AWLA fellows learn innovative agricultural research practices in Australia
Two of the Arab Women Leaders in Agriculture (AWLA) fellows have recently concluded a study tour of Australia. They were selected from the AWLA’s inaugural cohort, which includes 22 women scientists from Algeria, Egypt, Jordan, Lebanon, Morocco and Tunisia.
Supported by the Council for Australian-Arab Relations (CAAR), the fellows attended the International Tropical Agriculture (TropAg) Conference in Brisbane on 11-13 November 2019 and visited James Cook University (JCU), a public university in North Queensland.
During the tour, the fellows had an opportunity to learn first-hand about agricultural research and development in Australia, make new contacts and improve their technical and leadership skills.
Dr. Inès Ellouze, Assistant Professor at the Higher Institute of Biotechnology of Beja, Tunisia, and Dr. Samia Oueslati, Assistant Professor at the Laboratory of Extremophile Plants (LPE), the Center of Biotechnology of Borj Cedria (CBBC), Tunisia, also learnt about the latest innovations in agriculture in Australia and other countries, which could be adapted and adopted in the Middle East and North Africa (MENA) region.
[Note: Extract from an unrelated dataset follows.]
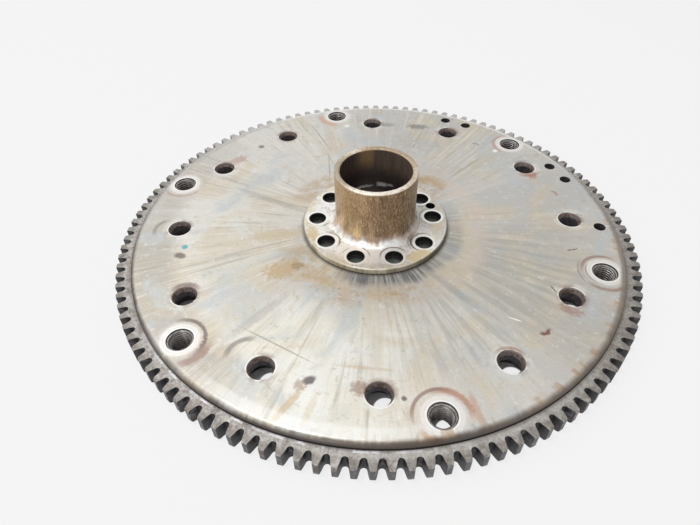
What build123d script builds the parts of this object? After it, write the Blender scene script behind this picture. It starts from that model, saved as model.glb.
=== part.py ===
from build123d import *
from math import acos, cos, pi, radians, sin, tan
import os

# Lengths are in millimetres and angles in degrees, counted anticlockwise from +X.
# The origin is the centre of the disc's underside, and +Z points up the hub.

# Ring gear: an involute gear cut on a turned blank
tooth_count = 118
blank_radius = 254.0
pressure_angle = 14.5
dedendum_share = 1.157
first_gap_angle = -0.165
ring_width = 15.9
ring_rim_thickness = 8.3
tooth_end_bevel = 1.2

# Flywheel disc
disc_thickness = 22.0
ring_drop = 5.6
disc_shoulder_overhang = 2.55
disc_edge_round_width = 5.6
disc_edge_round_depth = 3.4
disc_bottom_chamfer = 0.8

# Threaded bushes, set in the disc near its edge
bush_count = 6
first_bush_angle = 100.0
bush_edge_distance = 19.4
bush_radius = 11.1
bush_recess = 0.9
thread_drill_radius = 8.3
thread_mouth_chamfer = 0.9

# Through holes, two beside each bush, countersunk above and counterbored below
plate_hole_circle_radius = 197.1
plate_hole_leads = (20.0, -12.0)
plate_hole_radius = 9.2
countersink_radius = 11.45
countersink_depth = 4.5
counterbore_radius = 15.0
counterbore_depth = 12.0

# Blind balance holes drilled at one side
balance_angles = (63.4, 56.5, 24.7, 17.7, -3.2)
balance_edge_distance = 15.6
balance_hole_radius = 5.75
balance_hole_depth = 8.0
drill_tip_angle = 118.0

# Bolts to the crankshaft: an even circle with one hole moved as an index
crank_bolt_count = 10
crank_bolt_circle_radius = 57.8
first_crank_bolt_angle = -3.25
index_bolt_shift = 5.1
crank_bolt_hole_radius = 8.6
dowel_angle = 18.2
dowel_circle_step = 3.0
dowel_hole_radius = 4.9

# Pilot hub: a tube, its flange and the spigot that centres it in the disc
tube_radius = 39.35
tube_wall = 5.4
tube_height = 66.5
tube_rim_chamfer = 1.4
tube_rim_round = 1.2
tube_root_fillet = 7.5
flange_thickness = 6.5
flange_edge_margin = 5.2
flange_edge_chamfer = 1.0
spot_face_margin = 6.9
spigot_step = 2.65
spigot_length = 20.0
spigot_chamfer = 1.0

# Clearances, all on the radius
ring_seat_clearance = 0.02
bush_clearance = 0.02
spigot_clearance = 0.03

# How far a cutting tool runs past the face that it cuts
tool_overrun = 1.0

# How often the round at the bottom of a gap is worked out again, until its size settles
root_rounds = 12

# Sizes worked out from the ones above
module = 2 * blank_radius / (tooth_count + 2)
pitch_radius = module * tooth_count / 2
base_radius = pitch_radius * cos(radians(pressure_angle))
root_radius = pitch_radius - dedendum_share * module
ring_bore_radius = root_radius - ring_rim_thickness
ring_seat_radius = ring_bore_radius - ring_seat_clearance
disc_radius = ring_seat_radius + disc_shoulder_overhang
ring_top = disc_thickness - ring_drop
ring_bottom = ring_top - ring_width
bush_circle_radius = disc_radius - bush_edge_distance
balance_circle_radius = disc_radius - balance_edge_distance
flange_radius = crank_bolt_circle_radius + crank_bolt_hole_radius + flange_edge_margin
flange_top = disc_thickness + flange_thickness
tube_top = disc_thickness + tube_height
hub_bore_radius = tube_radius - tube_wall
spigot_radius = tube_radius + spigot_step
spigot_bottom = disc_thickness - spigot_length


def on_circle(radius, angle, height):
    """The location at one radius, angle and height, upright."""
    return Location((radius * cos(radians(angle)), radius * sin(radians(angle)), height))


def turned(*outline):
    """The solid of revolution of a closed outline of radius and height."""
    return revolve(Plane.XZ * make_face(list(outline)), Axis.Z)


def drill(radius, bottom, top):
    """An upright cylinder between two heights."""
    return Pos(0, 0, (bottom + top) / 2) * Cylinder(radius, top - bottom)


def involute(angle):
    """The involute function of an angle in radians."""
    return tan(angle) - angle


def gap_half_angle(radius):
    """Half of the gap between two teeth at one radius, in radians."""
    flank_turn = involute(radians(pressure_angle)) - involute(acos(base_radius / radius))
    return pi / (2 * tooth_count) - flank_turn


def gap_point(radius, side):
    """A point on one flank of the gap whose centre line is +X."""
    angle = side * gap_half_angle(radius)
    return Vector(radius * cos(angle), radius * sin(angle))


def gap_root_round():
    """The full round at the bottom of a gap: its radius, and the lean of the flanks that it meets."""
    size = module / 2
    for _ in range(root_rounds):
        centre = root_radius + size
        lean = acos(base_radius / centre)
        size = centre * sin(gap_half_angle(centre)) * cos(lean)
    return size, lean


def tooth_outline():
    """One gap and the tooth after it: root round, two flanks and the tip."""
    size, lean = gap_root_round()
    foot_radius = root_radius + size * (1 - sin(lean))
    middle_radius = (foot_radius + blank_radius) / 2
    pitch_angle = 360 / tooth_count
    left = [gap_point(radius, -1) for radius in (blank_radius, middle_radius, foot_radius)]
    right = [gap_point(radius, 1) for radius in (foot_radius, middle_radius, blank_radius)]
    tip_middle = Vector(blank_radius, 0).rotate(Axis.Z, pitch_angle / 2)
    tip_end = left[0].rotate(Axis.Z, pitch_angle)
    return [
        ThreePointArc(*left),
        ThreePointArc(left[2], Vector(root_radius, 0), right[0]),
        ThreePointArc(*right),
        ThreePointArc(right[2], tip_middle, tip_end),
    ]


def ring_gear():
    """The toothed ring, with the ends of its teeth bevelled as on the turned blank."""
    teeth = []
    for index in range(tooth_count):
        turn = first_gap_angle + index * 360 / tooth_count
        teeth += [edge.rotate(Axis.Z, turn) for edge in tooth_outline()]
    toothed = Pos(0, 0, ring_bottom) * extrude(make_face(teeth), ring_width)
    blank = turned(
        Polyline(
            (ring_bore_radius, ring_bottom),
            (blank_radius - tooth_end_bevel, ring_bottom),
            (blank_radius, ring_bottom + tooth_end_bevel),
            (blank_radius, ring_top - tooth_end_bevel),
            (blank_radius - tooth_end_bevel, ring_top),
            (ring_bore_radius, ring_top),
            close=True,
        )
    )
    return toothed & blank


def bush_locations():
    """Where the threaded bushes stand, at the height of the underside."""
    angles = [first_bush_angle + index * 360 / bush_count for index in range(bush_count)]
    return [on_circle(bush_circle_radius, angle, 0) for angle in angles]


def crank_bolt_angles():
    """An even circle of bolts, the first of them moved as an index."""
    angles = [first_crank_bolt_angle + index * 360 / crank_bolt_count for index in range(crank_bolt_count)]
    angles[0] += index_bolt_shift
    return angles


def crank_hole_tools(bottom, top):
    """The bolt holes and the dowel hole that hub and disc share."""
    tools = [
        on_circle(crank_bolt_circle_radius, angle, 0) * drill(crank_bolt_hole_radius, bottom, top)
        for angle in crank_bolt_angles()
    ]
    dowel_place = on_circle(crank_bolt_circle_radius + dowel_circle_step, dowel_angle, 0)
    tools.append(dowel_place * drill(dowel_hole_radius, bottom, top))
    return tools


def plate_hole_tool():
    """A through hole with a funnel at its mouth and a wide counterbore below."""
    return turned(
        Polyline(
            (0, -tool_overrun),
            (counterbore_radius, -tool_overrun),
            (counterbore_radius, counterbore_depth),
            (plate_hole_radius, counterbore_depth),
            (plate_hole_radius, disc_thickness - countersink_depth),
            (countersink_radius, disc_thickness),
            (countersink_radius, disc_thickness + tool_overrun),
            (0, disc_thickness + tool_overrun),
            close=True,
        )
    )


def balance_hole_tool():
    """A blind drilled hole with the drill's point at its bottom."""
    floor = disc_thickness - balance_hole_depth
    tip = balance_hole_radius / tan(radians(drill_tip_angle / 2))
    return turned(
        Polyline(
            (0, floor - tip),
            (balance_hole_radius, floor),
            (balance_hole_radius, disc_thickness + tool_overrun),
            (0, disc_thickness + tool_overrun),
            close=True,
        )
    )


def flywheel_disc():
    """The turned disc with its ring seat, the shoulder above it, its worn round edge and every hole."""
    bore = spigot_radius + spigot_clearance
    round_start = Vector(disc_radius - disc_edge_round_width, disc_thickness)
    round_end = Vector(disc_radius, disc_thickness - disc_edge_round_depth)
    disc = turned(
        Polyline(
            round_start,
            (bore, disc_thickness),
            (bore, 0),
            (ring_seat_radius - disc_bottom_chamfer, 0),
            (ring_seat_radius, disc_bottom_chamfer),
            (ring_seat_radius, ring_top),
            (disc_radius, ring_top),
            round_end,
        ),
        TangentArc(round_start, round_end, tangent=(1, 0)),
    )
    below = -tool_overrun
    above = disc_thickness + tool_overrun
    tools = crank_hole_tools(below, above)
    tools += [place * drill(bush_radius + bush_clearance, below, above) for place in bush_locations()]
    for index in range(bush_count):
        for lead in plate_hole_leads:
            angle = first_bush_angle + index * 360 / bush_count + lead
            tools.append(on_circle(plate_hole_circle_radius, angle, 0) * plate_hole_tool())
    for angle in balance_angles:
        tools.append(on_circle(balance_circle_radius, angle, 0) * balance_hole_tool())
    return disc - tools


def pilot_hub():
    """Tube, flange and spigot in one piece, spot-faced round its bolt holes."""
    fillet_top = flange_top + tube_root_fillet
    fillet_foot = tube_radius + tube_root_fillet
    bend = tube_root_fillet * (1 - cos(radians(45)))
    rim_bend = tube_rim_round * (1 - cos(radians(45)))
    hub = turned(
        Polyline(
            (tube_radius - tube_rim_round, tube_top),
            (hub_bore_radius + tube_rim_chamfer, tube_top),
            (hub_bore_radius, tube_top - tube_rim_chamfer),
            (hub_bore_radius, spigot_bottom),
            (spigot_radius - spigot_chamfer, spigot_bottom),
            (spigot_radius, spigot_bottom + spigot_chamfer),
            (spigot_radius, disc_thickness),
            (flange_radius, disc_thickness),
            (flange_radius, flange_top - flange_edge_chamfer),
            (flange_radius - flange_edge_chamfer, flange_top),
            (fillet_foot, flange_top),
        ),
        ThreePointArc(
            (fillet_foot, flange_top),
            (tube_radius + bend, flange_top + bend),
            (tube_radius, fillet_top),
        ),
        Line((tube_radius, fillet_top), (tube_radius, tube_top - tube_rim_round)),
        ThreePointArc(
            (tube_radius, tube_top - tube_rim_round),
            (tube_radius - rim_bend, tube_top - rim_bend),
            (tube_radius - tube_rim_round, tube_top),
        ),
    )
    spot_face_radius = crank_bolt_hole_radius + spot_face_margin
    tools = crank_hole_tools(disc_thickness - tool_overrun, flange_top + tool_overrun)
    for angle in crank_bolt_angles():
        place = on_circle(crank_bolt_circle_radius, angle, 0)
        tools.append(place * drill(spot_face_radius, flange_top, fillet_top + tool_overrun))
    return hub - tools


def threaded_bush():
    """One bush on the axis, bored for its thread; the thread's form is not cut."""
    top = disc_thickness - bush_recess
    mouth = thread_drill_radius + thread_mouth_chamfer
    return turned(
        Polyline(
            (mouth, 0),
            (bush_radius, 0),
            (bush_radius, top),
            (mouth, top),
            (thread_drill_radius, top - thread_mouth_chamfer),
            (thread_drill_radius, thread_mouth_chamfer),
            close=True,
        )
    )


os.makedirs("parts", exist_ok=True)
export_step(ring_gear(), "parts/ring_gear.step")
export_step(flywheel_disc(), "parts/flywheel_disc.step")
export_step(pilot_hub(), "parts/pilot_hub.step")
for number, place in enumerate(bush_locations(), start=1):
    export_step(place * threaded_bush(), f"parts/threaded_bush_{number}.step")
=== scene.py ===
import bpy
from math import atan2, cos, degrees, floor, pi, radians, sin
from mathutils import Matrix, Vector


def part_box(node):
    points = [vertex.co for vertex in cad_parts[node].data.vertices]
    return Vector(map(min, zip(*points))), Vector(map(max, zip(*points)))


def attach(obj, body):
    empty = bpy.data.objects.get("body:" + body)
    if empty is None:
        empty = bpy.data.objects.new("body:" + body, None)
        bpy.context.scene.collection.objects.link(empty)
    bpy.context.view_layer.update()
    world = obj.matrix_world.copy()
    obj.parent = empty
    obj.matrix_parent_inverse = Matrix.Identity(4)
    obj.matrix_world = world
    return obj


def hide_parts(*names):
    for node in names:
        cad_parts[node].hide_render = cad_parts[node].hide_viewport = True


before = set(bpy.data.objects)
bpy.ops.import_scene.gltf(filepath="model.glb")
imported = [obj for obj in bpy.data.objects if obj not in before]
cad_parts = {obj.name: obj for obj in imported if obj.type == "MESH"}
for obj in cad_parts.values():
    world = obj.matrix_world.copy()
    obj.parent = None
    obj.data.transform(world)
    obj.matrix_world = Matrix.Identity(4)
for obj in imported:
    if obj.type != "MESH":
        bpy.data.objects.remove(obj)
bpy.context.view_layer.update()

# Sizes in millimetres and angles in degrees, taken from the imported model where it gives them
MM = 0.001
disc_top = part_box("flywheel_disc")[1].z / MM
hub_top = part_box("pilot_hub")[1].z / MM
flange_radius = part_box("pilot_hub")[1].x / MM
tip_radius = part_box("ring_gear")[1].x / MM
root_radius = 244.9
disc_radius = 239.1
edge_round_width = 5.6
edge_wall_top = disc_top - 3.4
flange_top = disc_top + 6.5
tube_radius = 39.35
bore_radius = 33.95
crank_bolt_circle = 57.8
crank_bolt_places = 10
index_bolt_angle = 1.85
second_bolt_angle = 32.75
missing_bolt_angle = -3.25
crank_bolt_hole = 8.6
dowel_circle = 60.8
dowel_angle = 18.2
dowel_hole = 4.9
first_bush_angle = 100.0
bush_count = 6
bush_circle = 219.7
bush_radius = 11.1
contact_ring_radius = 13.2
plate_hole_circle = 197.1
plate_hole_leads = (20.0, -12.0)
plate_hole_radius = 9.2
countersink_radius = 11.45
countersink_depth = 4.5
thread_pitch = 2.54
thread_major_radius = 9.5
thread_minor_radius = 8.3
thread_mouth_radius = 10.1
thread_flat = 0.2
bush_bevel = 0.3
least_radius = 0.001

# Camera, as fitted to the photograph
camera_place = Vector((-0.02807, -0.41898, 0.37811))
camera_target = Vector((-0.02629, -0.05536, 0.02234))
camera_lens = 27.91
camera_roll = radians(-1.13)
camera_film_width = 36.0
camera_nearest = 0.01

# Greys in linear values: what is seen round the object, the floor's own and the room's light
background_grey = 0.913
seen_floor_grey = 0.926
floor_grey = 0.88
room_grey = 0.44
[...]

Speaking of her experience, Dr. Inès Ellouze said: "During the TropAg Conference, I was surprised to learn that most of the farmers' problems are almost the same as I have encountered in my country. Most of the problems associated with smallholder farmers include water shortage, economic difficulties, labor management, and difficulty in selling their harvest. Interactions with scientists from various disciplines allowed me to gain multiple perspectives on research. To build an information-driven framework, I think the multidisciplinary communication among researchers, agronomists, farmers, breeders and nutritionists is crucial."
"While taking part in the study tour at JCU, I was so happy to discover a variety of research areas and high-tech equipment in the laboratories. I also got an opportunity to meet internationally recognized researchers that showed openness to collaborate with us, and other AWLA fellows," added Dr. Inès Ellouze.
For her part, Dr. Samia Oueslati commented: "The opportunity to visit Australia to attend the TropAg Conference and tour JCU gave me several advantages. It was a great experience that stimulated my motivation, courage, self-confidence, and, above all else, communication skills. It allowed me to learn about tropical agriculture based on new strategies; for example, new irrigation systems and new trends to overcome climate-change-related issues such as drought and heat. Moreover, I was able to network with renowned experts and researchers who shared with me ideas and approaches that are beneficial to my professional career and I will pass on to other colleagues. All these new strategies can be applied in our country and the MENA region. This will help us to overcome agriculture-related problems and improve the quality and impact of agricultural research, resulting in better solutions to the region's most pressing challenges."
Dr. Samia Oueslati added: "The visit to JCU was a value-added opportunity that allowed me to build up new contacts in various fields. Also, meetings with JCU staff and visits to the laboratories helped me to improve my knowledge as well as discover new techniques used in scientific research."
Led by the International Center for Biosaline Agriculture (ICBA), AWLA is a leadership program aimed at empowering women researchers who can make a positive impact in their workplaces, communities and countries.
The program is designed to bring together women researchers from different countries in the MENA region to spearhead positive changes in agriculture while addressing the challenges they face in their careers.
AWLA contributes towards the achievement of the United Nations Sustainable Development Goals on Gender Equality (SDG 5), Climate Action (SDG 13), Life on Land (SDG 15), and Partnerships for the Goals (SDG 17).